Par Bacary Domingo MANE
De nombreux partis politiques et coalitions, de même que des organisations de la société civile, à l’exception de quelques politiciens, ont affiché leur volonté de prendre part au dialogue national sur le système politique sénégalais, initié par le président de la République, Bassirou Diomaye Faye.
Certains prendront la parole en s’exprimant en toute sincérité, d’autres feront dans la langue de bois en servant un discours creux, sans consistance, juste pour mettre leur personne en avant. Les plus pressés l’arracheront, en faisant leur show, transformant la parole en instrument au service d’un agenda caché.
Les premiers cités ont une idée claire de la vertu du dialogue, les suivants ne sont pas conscients des enjeux et les derniers sont des égoïstes, incapables de servir la République ou autrui, car tout tourne autour de leur petite personne. C’est l’idée que soutient Schopenhauer qui distingue les esprits superficiels des esprits profonds. Les premiers, dit-il, parlent sans écouter, cherchant à imposer leur point de vue et les seconds savent écouter, car ils comprennent que le savoir se construit dans l’échange et la réflexion.
Si l’on reste dans ce schéma que nous avons décrit, il est fort à craindre que l’Ecoute ne s’invitera pas à la table du dialogue. Et dans ce cas, ce dernier se transformera en monologue.
L’Ecoute est le ciment d’un dialogue constructif : c’est un acte de respect et de considération envers l’autre. Cette voix discrète est synonyme d’humilité et d’ouverture sur un monde de plus en plus complexe. Ceux qui tenteront de la réduire à une simple attente du tour de parole, ne connaitront pas la vraie valeur du silence.
Dans l’effervescence du débat, où les voix s’élèveront et les arguments s’entrechoqueront, il serait plus que nécessaire pour les acteurs de privilégier l’écoute active, celle qui ne juge pas, ne catégorise pas et n’humilie pas. Elle est plutôt synonyme d’un engagement profond, une posture où la pensée de l’autre trouve un véritable espace d’accueil, faisant le lit d’une compréhension authentique. Spinoza ne nous enseigne-t-il pas que comprendre autrui exige de l’écouter sans préjugé, sans passion aveugle. Pour lui, le dialogue n’est possible et fécond que lorsque l’on suspend nos certitudes pour accueillir celles de l’autre.

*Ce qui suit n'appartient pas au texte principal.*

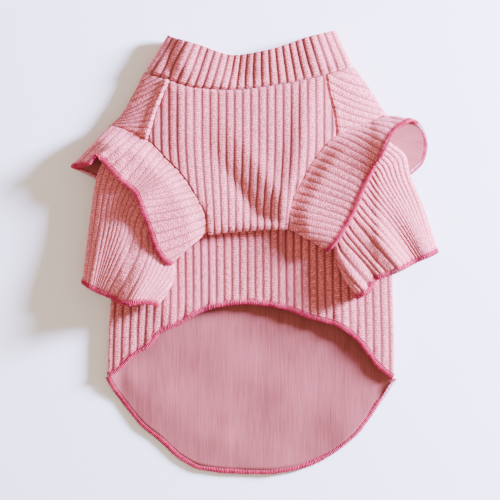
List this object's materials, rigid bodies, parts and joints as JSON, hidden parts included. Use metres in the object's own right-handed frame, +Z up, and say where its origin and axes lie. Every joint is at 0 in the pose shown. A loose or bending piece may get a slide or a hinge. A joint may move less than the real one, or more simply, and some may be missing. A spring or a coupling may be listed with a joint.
{
  "type": "dog top",
  "caption": "Sleeved pet top in pink ribbed knit, laid flat belly side up, with a band collar, tiered ruffled sleeves, a tucked chest panel and overlocked edges",
  "frame": {"origin": "A point on the flat underside of the back panel, on the floor, close to the middle of the body", "axes": "+Y towards the neck along the body, +X towards the wearer-side sleeve on the right of the picture, +Z up from the floor to the belly side"},
  "size_m": [0.2571, 0.3125, 0.0288],
  "materials": {
    "rib_knit": "brushed ribbed knit, pale pink",
    "overlock_thread": "deep pink overlock thread"
  },
  "bodies": {
    "root": {"collar": "rib_knit", "back_panel": "rib_knit", "belly_panel": "rib_knit", "chest_panel": "rib_knit", "shoulder_cap_left": "rib_knit", "shoulder_cap_right": "rib_knit", "upper_ruffle_left": "rib_knit", "upper_ruffle_right": "rib_knit", "lower_ruffle_left": "rib_knit", "lower_ruffle_right": "rib_knit", "belly_hem_edging": "overlock_thread", "back_hem_edging": "overlock_thread", "upper_edging_left": "overlock_thread", "upper_edging_right": "overlock_thread", "lower_edging_left": "overlock_thread", "lower_edging_right": "overlock_thread"}
  },
  "joints": []
}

L’écoute active que nous appelons de tous nos vœux dans ce dialogue, doit être assimilée à un exercice de neutralité bienveillante, où l’on cesse de vouloir convaincre pour simplement comprendre. Elle est loin d’être une soumission, mais une force qui cherche à élargir son horizon plutôt qu’à le refermer sur lui-même.
Elle (l’écoute) n’est pas un silence méprisant mais plutôt inclusif qui crée un lien, transformant le discours en dialogue, l’affrontement en échange, la séparation en rapprochement. Lorsque Hannah Arendt assimile l’écoute à la reconnaissance de l’autre dans son humanité, c’est qu’elle n’ignore pas qu’elle est le fondement de la vie démocratique.
Dans un débat enflammé, le silence de l’écoute est une invitation à la profondeur, une respiration qui donne au sens le temps de se révéler. L’écoute nous apprend à voir l’autre au-delà des apparences, à dépasser le bruit des certitudes pour atteindre l’essence du dialogue. Elle est surtout un acte de courage, demandant une grande capacité à dépasser son égo, renoncer à sa volonté et à s’ouvrir à une vérité qui dépasse l’individu.
Nul doute que la vérité n’émerge pas d’un seul esprit, mais de la confrontation respectueuse des idées. La démocratie qui respire est celle où chaque voix trouve écho, où l’échange nourrit plutôt qu’il ne consume. Une société sans dialogue s’asphyxie, étouffée par l’ombre des monologues imposés.
Le dialogue politique est un concert où chacun chante pour une symphonie riche de ses différences. C’est pour dire avec Arendt que la politique n’est pas qu’une affaire de pouvoir, mais un espace de rencontres, une agora où les récits personnels se croisent pour tisser une histoire commune. C’est en écoutant que l’on donne vie à une démocratie qui inspire et ne suffoque pas sous le poids du mépris.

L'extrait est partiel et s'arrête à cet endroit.